──────── DATA ROWS

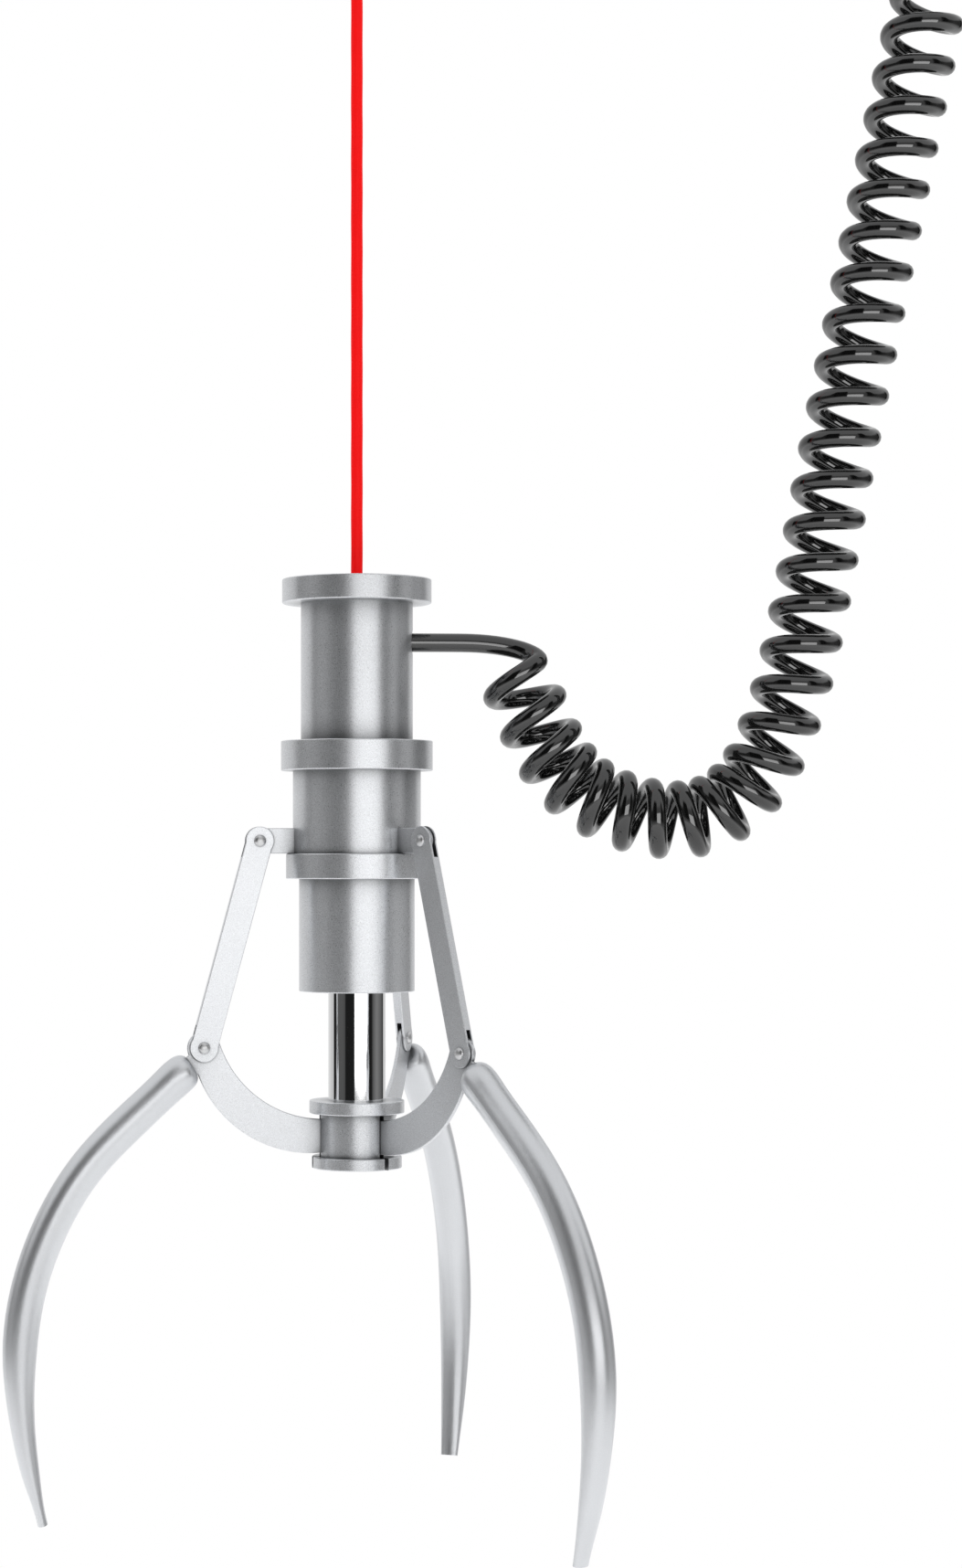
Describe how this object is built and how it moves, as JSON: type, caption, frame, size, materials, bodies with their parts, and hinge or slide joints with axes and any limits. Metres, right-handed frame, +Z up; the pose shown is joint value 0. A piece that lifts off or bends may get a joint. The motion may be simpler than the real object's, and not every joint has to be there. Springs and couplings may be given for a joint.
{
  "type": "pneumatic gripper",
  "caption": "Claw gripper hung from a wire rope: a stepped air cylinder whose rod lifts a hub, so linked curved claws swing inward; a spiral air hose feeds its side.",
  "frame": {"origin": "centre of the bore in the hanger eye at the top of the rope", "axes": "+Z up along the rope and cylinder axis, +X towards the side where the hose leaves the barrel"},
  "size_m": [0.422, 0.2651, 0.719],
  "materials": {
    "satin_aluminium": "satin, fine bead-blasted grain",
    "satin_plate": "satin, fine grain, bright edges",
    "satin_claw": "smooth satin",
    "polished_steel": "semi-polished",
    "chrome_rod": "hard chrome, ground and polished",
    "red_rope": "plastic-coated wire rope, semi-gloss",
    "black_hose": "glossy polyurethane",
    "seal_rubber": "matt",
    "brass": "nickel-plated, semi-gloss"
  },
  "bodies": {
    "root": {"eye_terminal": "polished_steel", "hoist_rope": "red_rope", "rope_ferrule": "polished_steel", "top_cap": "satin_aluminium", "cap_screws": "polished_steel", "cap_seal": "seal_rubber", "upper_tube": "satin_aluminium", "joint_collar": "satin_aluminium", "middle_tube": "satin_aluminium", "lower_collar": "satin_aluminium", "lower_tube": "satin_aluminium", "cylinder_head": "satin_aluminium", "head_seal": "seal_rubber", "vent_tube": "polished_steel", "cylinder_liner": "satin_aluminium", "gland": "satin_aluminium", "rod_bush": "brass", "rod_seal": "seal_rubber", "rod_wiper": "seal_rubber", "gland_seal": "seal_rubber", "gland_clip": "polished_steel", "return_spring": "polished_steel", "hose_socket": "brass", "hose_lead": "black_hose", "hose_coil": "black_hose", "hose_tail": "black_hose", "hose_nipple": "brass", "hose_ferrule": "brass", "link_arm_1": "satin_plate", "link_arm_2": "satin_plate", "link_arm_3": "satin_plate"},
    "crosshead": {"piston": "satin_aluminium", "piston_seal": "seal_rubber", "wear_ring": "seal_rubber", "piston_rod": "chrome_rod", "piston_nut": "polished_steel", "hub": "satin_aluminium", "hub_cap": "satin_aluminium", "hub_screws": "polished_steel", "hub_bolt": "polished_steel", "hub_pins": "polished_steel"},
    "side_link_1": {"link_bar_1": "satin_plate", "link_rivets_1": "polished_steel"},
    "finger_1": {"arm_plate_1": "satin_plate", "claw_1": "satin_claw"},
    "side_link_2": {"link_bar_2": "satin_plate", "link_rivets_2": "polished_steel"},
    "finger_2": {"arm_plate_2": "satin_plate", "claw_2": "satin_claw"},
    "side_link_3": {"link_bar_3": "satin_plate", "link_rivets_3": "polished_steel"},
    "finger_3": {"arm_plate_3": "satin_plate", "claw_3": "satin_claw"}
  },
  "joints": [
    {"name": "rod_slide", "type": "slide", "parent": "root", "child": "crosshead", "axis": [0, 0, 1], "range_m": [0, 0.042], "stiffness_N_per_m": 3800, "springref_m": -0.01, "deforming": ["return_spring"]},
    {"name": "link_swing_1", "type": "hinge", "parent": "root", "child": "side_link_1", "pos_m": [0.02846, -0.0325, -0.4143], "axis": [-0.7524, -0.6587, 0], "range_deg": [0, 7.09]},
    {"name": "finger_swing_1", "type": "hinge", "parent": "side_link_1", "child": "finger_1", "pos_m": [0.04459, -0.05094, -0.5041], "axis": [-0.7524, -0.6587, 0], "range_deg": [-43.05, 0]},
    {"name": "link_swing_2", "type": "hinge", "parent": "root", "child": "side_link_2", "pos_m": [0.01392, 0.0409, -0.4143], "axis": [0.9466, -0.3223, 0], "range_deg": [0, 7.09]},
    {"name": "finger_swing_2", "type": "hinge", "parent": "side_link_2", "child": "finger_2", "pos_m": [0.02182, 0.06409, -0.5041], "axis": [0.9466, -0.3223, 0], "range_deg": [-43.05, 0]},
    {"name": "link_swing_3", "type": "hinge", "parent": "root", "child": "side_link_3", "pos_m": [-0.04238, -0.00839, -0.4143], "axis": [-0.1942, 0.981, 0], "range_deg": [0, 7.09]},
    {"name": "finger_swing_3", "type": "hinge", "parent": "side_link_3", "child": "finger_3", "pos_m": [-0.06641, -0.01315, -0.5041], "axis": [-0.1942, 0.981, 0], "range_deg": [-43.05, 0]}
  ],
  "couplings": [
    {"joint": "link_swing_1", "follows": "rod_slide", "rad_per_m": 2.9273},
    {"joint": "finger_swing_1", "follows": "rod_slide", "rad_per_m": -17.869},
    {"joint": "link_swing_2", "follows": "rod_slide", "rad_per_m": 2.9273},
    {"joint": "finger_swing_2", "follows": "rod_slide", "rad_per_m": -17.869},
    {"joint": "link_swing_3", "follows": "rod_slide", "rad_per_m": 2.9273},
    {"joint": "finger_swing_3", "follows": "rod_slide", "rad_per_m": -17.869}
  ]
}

────────────────
──────── DATA ROWS

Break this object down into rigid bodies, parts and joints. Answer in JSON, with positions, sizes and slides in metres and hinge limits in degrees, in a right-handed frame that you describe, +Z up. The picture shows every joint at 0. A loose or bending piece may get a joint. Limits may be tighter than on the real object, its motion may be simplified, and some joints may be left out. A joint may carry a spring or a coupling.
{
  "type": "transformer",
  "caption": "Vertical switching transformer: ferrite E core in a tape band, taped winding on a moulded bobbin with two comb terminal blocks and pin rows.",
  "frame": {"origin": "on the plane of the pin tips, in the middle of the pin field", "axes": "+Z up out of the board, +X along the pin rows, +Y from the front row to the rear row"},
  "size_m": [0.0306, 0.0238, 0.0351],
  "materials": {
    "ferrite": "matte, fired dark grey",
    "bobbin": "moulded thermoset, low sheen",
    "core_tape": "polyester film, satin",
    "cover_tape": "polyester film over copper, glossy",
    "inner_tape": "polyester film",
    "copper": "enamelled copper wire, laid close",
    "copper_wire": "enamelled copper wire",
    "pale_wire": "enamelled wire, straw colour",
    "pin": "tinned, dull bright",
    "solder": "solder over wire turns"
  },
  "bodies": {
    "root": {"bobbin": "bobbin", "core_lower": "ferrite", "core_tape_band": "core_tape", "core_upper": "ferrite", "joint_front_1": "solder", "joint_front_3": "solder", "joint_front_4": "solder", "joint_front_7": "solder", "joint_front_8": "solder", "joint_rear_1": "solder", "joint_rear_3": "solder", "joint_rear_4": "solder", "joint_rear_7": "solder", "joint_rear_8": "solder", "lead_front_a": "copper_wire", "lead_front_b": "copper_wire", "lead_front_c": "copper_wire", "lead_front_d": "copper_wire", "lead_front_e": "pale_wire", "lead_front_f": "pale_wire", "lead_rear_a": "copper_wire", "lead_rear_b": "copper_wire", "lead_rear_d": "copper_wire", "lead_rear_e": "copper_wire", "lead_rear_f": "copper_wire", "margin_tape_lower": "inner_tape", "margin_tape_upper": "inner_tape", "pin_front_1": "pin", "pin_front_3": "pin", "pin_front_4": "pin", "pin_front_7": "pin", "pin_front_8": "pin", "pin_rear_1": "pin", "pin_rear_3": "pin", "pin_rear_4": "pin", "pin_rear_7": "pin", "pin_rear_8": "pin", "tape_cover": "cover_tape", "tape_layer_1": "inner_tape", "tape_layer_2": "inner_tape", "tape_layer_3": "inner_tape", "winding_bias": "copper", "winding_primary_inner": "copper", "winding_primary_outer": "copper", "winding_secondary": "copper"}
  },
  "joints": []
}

────────────────

### WRITTEN TASK
Track down every line with the word "caption" and copy it.

### SOLUTION FOR THIS TASK
Describe how this object is built and how it moves, as JSON: type, caption, frame, size, materials, bodies with their parts, and hinge or slide joints with axes and any limits. Metres, right-handed frame, +Z up; the pose shown is joint value 0. A piece that lifts off or bends may get a joint. The motion may be simpler than the real object's, and not every joint has to be there. Springs and couplings may be given for a joint.
  "caption": "Claw gripper hung from a wire rope: a stepped air cylinder whose rod lifts a hub, so linked curved claws swing inward; a spiral air hose feeds its side.",
  "caption": "Vertical switching transformer: ferrite E core in a tape band, taped winding on a moulded bobbin with two comb terminal blocks and pin rows.",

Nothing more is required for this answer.